We follow six friends – Haley, Jemma, Emma, Radina, Caroline and Teddy – who liven up their weekly video call catchup by holding a socially-distanced seance over Zoom. When their hired spiritual guide loses her connection at an inopportune moment and the participants begin making fun of the whole ritual, something malevolent comes through from the other side and exacts its vengeance.
Things start typically enough for a quarantine Zoom call. Everyone exchanges pleasantries and the group chats about how life is going, all things considered. One of them is miserably living with her soon-to-be-ex boyfriend, another has gone back to stay with her parents and one is very smug to be stranded in a house with a pool.
The writers have come up with some smart new additions to the mythology of seances and contacting a presence beyond the veil – whatever you do, don’t invent a deceased friend to liven up proceedings or you could summon something far worse. Demonic entities apparently do not have a sense of humour and will inhabit any mask created for them intentionally or not. You’ll soon easily be able to distinguish those who have seen this film and those who haven’t by whether or not they shudder at the mention of the word “mask”.
As well as the nicely executed low-fi effects, what really makes Host connect (pun intended) is the easy, natural chemistry of the cast who bring the semi-improvised script to life. Having this troupe of real friends and frequent filmmaking collaborators share the screen pays dividends and helps everything to feel genuine. You’re not even with this collective for an hour (the Zoom call timer expiring also brings the action to a close) but you do feel like you know them and their respective places in the group dynamic, and every actor sells their nightmarish experience with aplomb.
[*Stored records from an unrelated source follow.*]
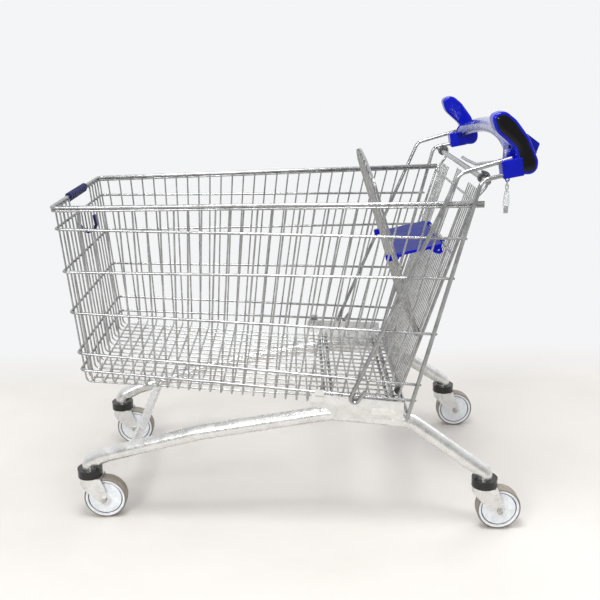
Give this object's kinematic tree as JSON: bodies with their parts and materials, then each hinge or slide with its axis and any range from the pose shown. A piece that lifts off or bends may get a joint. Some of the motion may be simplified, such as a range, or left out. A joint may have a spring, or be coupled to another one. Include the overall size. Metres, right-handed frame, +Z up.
{
  "type": "shopping cart",
  "caption": "Wire shopping cart with swivel casters, a hinged rear gate, a folding child seat, a bowed handle with end horns and a coin lock.",
  "frame": {"origin": "on the floor under the middle of the cart", "axes": "+X towards the front of the cart, +Y towards its left side, +Z up"},
  "size_m": [1.0262, 0.618, 0.9353],
  "materials": {
    "zinc_wire": "bright galvanised wire, satin",
    "zinc_rod": "galvanised rod, satin, slightly darker",
    "zinc_tube": "hot-dip galvanised tube, satin and mottled",
    "zinc_sheet": "galvanised sheet, satin",
    "bolt_steel": "plated steel",
    "chain_steel": "bright nickel plating",
    "collar_black": "satin black moulded plastic",
    "bush_black": "satin black moulded plastic",
    "buffer_rubber": "matte black rubber",
    "lock_housing_blue": "satin royal blue moulded plastic",
    "lock_slide_blue": "glossy blue moulded plastic",
    "hook_navy": "satin navy moulded plastic",
    "grip_navy": "ribbed dark blue moulded plastic",
    "handle_print": "glossy pale plastic with a blue speckled print",
    "horn_blue": "glossy royal blue moulded plastic",
    "insert_black": "glossy black plastic",
    "key_clear": "clear moulded plastic",
    "seat_blue": "satin royal blue moulded plastic",
    "tyre_grey": "smooth grey polyurethane tread",
    "hub_grey": "pale grey moulded nylon"
  },
  "bodies": {
    "cart_frame": {"basket_corner_bends": "zinc_wire", "basket_floor_cross_wires": "zinc_wire", "basket_floor_long_wires": "zinc_wire", "basket_front_wires": "zinc_wire", "basket_rim": "zinc_rod", "basket_ring_fronts": "zinc_rod", "basket_ring_sides_left": "zinc_rod", "basket_ring_sides_right": "zinc_rod", "basket_side_wires_left": "zinc_wire", "basket_side_wires_right": "zinc_wire", "caster_bearings": "bolt_steel", "caster_collars": "collar_black", "caster_kingpins": "bolt_steel", "chassis_cross_strut": "zinc_tube", "chassis_tube_left": "zinc_tube", "chassis_tube_right": "zinc_tube", "coin_lock_housing": "lock_housing_blue", "floor_support_rods": "zinc_rod", "front_bag_hook": "hook_navy", "front_grip_sleeve": "grip_navy", "gate_hinge_tube": "zinc_rod", "gate_stop_rod": "zinc_rod", "handle_arms_left": "zinc_rod", "handle_arms_right": "zinc_rod", "handle_bar": "zinc_tube", "handle_cover": "handle_print", "handle_horn_left": "horn_blue", "handle_horn_right": "horn_blue", "horn_inserts": "insert_black", "lock_brace_wire": "zinc_wire", "side_plates": "zinc_sheet"},
    "gate": {"gate_frame": "zinc_rod", "gate_wires": "zinc_wire", "gate_hinge_bushes": "bush_black", "gate_buffers": "buffer_rubber"},
    "seat_back": {"seat_back_frame": "zinc_rod", "seat_back_wires": "zinc_wire", "seat_back_bushes": "bush_black"},
    "seat_shelf": {"seat_plate": "seat_blue"},
    "coin_slide": {"coin_slide": "lock_slide_blue"},
    "chain_upper": {"chain_link_upper": "chain_steel"},
    "chain_lower": {"chain_link_lower": "chain_steel"},
    "key": {"key_holder": "key_clear", "key_blade": "chain_steel"},
    "swivel_front_left": {"caster_fork_front_left": "zinc_sheet", "axle_bolt_front_left": "bolt_steel"},
    "wheel_front_left": {"wheel_hub_front_left": "hub_grey", "tyre_front_left": "tyre_grey"},
    "swivel_front_right": {"caster_fork_front_right": "zinc_sheet", "axle_bolt_front_right": "bolt_steel"},
    "wheel_front_right": {"wheel_hub_front_right": "hub_grey", "tyre_front_right": "tyre_grey"},
    "swivel_rear_left": {"caster_fork_rear_left": "zinc_sheet", "axle_bolt_rear_left": "bolt_steel"},
    "wheel_rear_left": {"wheel_hub_rear_left": "hub_grey", "tyre_rear_left": "tyre_grey"},
    "swivel_rear_right": {"caster_fork_rear_right": "zinc_sheet", "axle_bolt_rear_right": "bolt_steel"},
    "wheel_rear_right": {"wheel_hub_rear_right": "hub_grey", "tyre_rear_right": "tyre_grey"}
  },
  "joints": [
    {"name": "swivel_front_left", "type": "hinge", "parent": "cart_frame", "child": "swivel_front_left", "pos_m": [0.483, 0.195, 0.104], "axis": [0, 0, 1], "continuous": true},
    {"name": "roll_front_left", "type": "hinge", "parent": "swivel_front_left", "child": "wheel_front_left", "pos_m": [0.45, 0.195, 0.05], "axis": [0, 1, 0], "continuous": true},
    {"name": "swivel_front_right", "type": "hinge", "parent": "cart_frame", "child": "swivel_front_right", "pos_m": [0.483, -0.195, 0.104], "axis": [0, 0, 1], "continuous": true},
    {"name": "roll_front_right", "type": "hinge", "parent": "swivel_front_right", "child": "wheel_front_right", "pos_m": [0.45, -0.195, 0.05], "axis": [0, 1, 0], "continuous": true},
    {"name": "swivel_rear_left", "type": "hinge", "parent": "cart_frame", "child": "swivel_rear_left", "pos_m": [-0.43, 0.277, 0.104], "axis": [0, 0, 1], "continuous": true},
    {"name": "roll_rear_left", "type": "hinge", "parent": "swivel_rear_left", "child": "wheel_rear_left", "pos_m": [-0.463, 0.277, 0.05], "axis": [0, 1, 0], "continuous": true},
    {"name": "swivel_rear_right", "type": "hinge", "parent": "cart_frame", "child": "swivel_rear_right", "pos_m": [-0.43, -0.277, 0.104], "axis": [0, 0, 1], "continuous": true},
    {"name": "roll_rear_right", "type": "hinge", "parent": "swivel_rear_right", "child": "wheel_rear_right", "pos_m": [-0.463, -0.277, 0.05], "axis": [0, 1, 0], "continuous": true},
    {"name": "gate_swing", "type": "hinge", "parent": "cart_frame", "child": "gate", "pos_m": [-0.402, 0, 0.797], "axis": [0, -1, 0], "range_deg": [0, 75]},
    {"name": "seat_back_fold", "type": "hinge", "parent": "gate", "child": "seat_back", "pos_m": [-0.28425, 0, 0.43676], "axis": [0, -1, 0], "range_deg": [0, 25.5]},
    {"name": "seat_shelf_fold", "type": "hinge", "parent": "gate", "child": "seat_shelf", "pos_m": [-0.34825, 0, 0.63256], "axis": [0, -1, 0], "range_deg": [0, 115]},
    {"name": "coin_slide_push", "type": "slide", "parent": "cart_frame", "child": "coin_slide", "axis": [-0.7986, 0, -0.6018], "range_m": [0, 0.008]},
    {"name": "chain_upper_swing", "type": "hinge", "parent": "cart_frame", "child": "chain_upper", "pos_m": [-0.443, 0.286, 0.798], "axis": [0, 1, 0], "range_deg": [-15, 15]},
    {"name": "chain_lower_swing", "type": "hinge", "parent": "chain_upper", "child": "chain_lower", "pos_m": [-0.443, 0.286, 0.7868], "axis": [0, 1, 0], "range_deg": [-15, 15]},
    {"name": "key_swing", "type": "hinge", "parent": "chain_lower", "child": "key", "pos_m": [-0.443, 0.286, 0.7785], "axis": [1, 0, 0], "range_deg": [-25, 25]}
  ],
  "couplings": [
    {"joint": "seat_shelf_fold", "follows": "seat_back_fold", "ratio": 4.5}
  ]
}
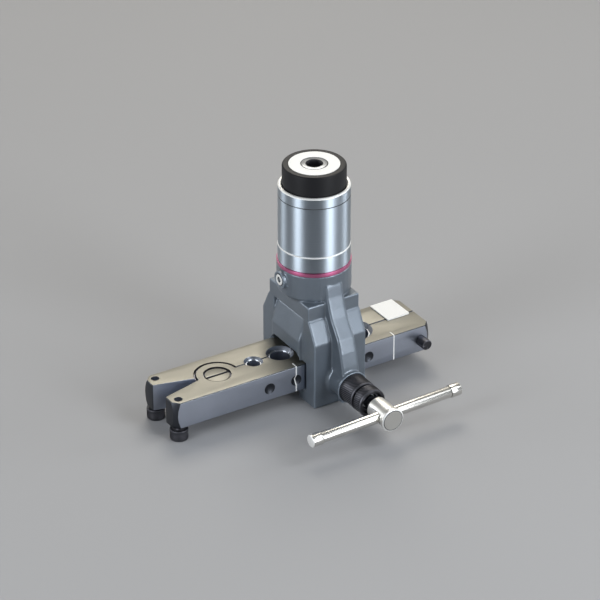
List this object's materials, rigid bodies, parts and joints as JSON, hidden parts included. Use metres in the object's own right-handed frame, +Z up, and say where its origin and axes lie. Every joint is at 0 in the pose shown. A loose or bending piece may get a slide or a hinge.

You could nitpick all the usual issues with found footage horror, chiefly asking why anyone is still filming when they should be running. Fair enough when everyone is still sitting around their laptops and unsure of the sinister reality of their situation, but when you’ve just seen one of your friends meet a horrible end at the hands of an invisible entity and you’re definitely next, you don’t stop to take your camera with you to document your escape. Of course horror as a genre requires a certain suspension of disbelief, and we all know movies would be pretty boring if everyone in them acted logically.
There is a long build to the first big scare, but the final fifteen minutes or so is a veritable thrill ride. There is perhaps an over-reliance on jump scare after jump scare as the victims run for their lives in this final stretch, the film’s steadier images and ingeniously eerie use of Zoom backgrounds and filters leaving you with much more lasting nightmare fuel.
Host is proof positive of what can be achieved under some of the most challenging of creative circumstances. Director Rob Savage, as well co-writers Gemma Hurley and Jed Shepherd and their cast, have made a heart-pounding 56 minute ghost train that takes a simple, economic concept and expands it into something chillingly lasting. The sudden shocks grab your attention and get your palms sweating, but the individual seemingly benign images and the brutal relentlessness of this entity will chill you to the bone. Host does for Zoom calls what Jaws did for swimming in the sea.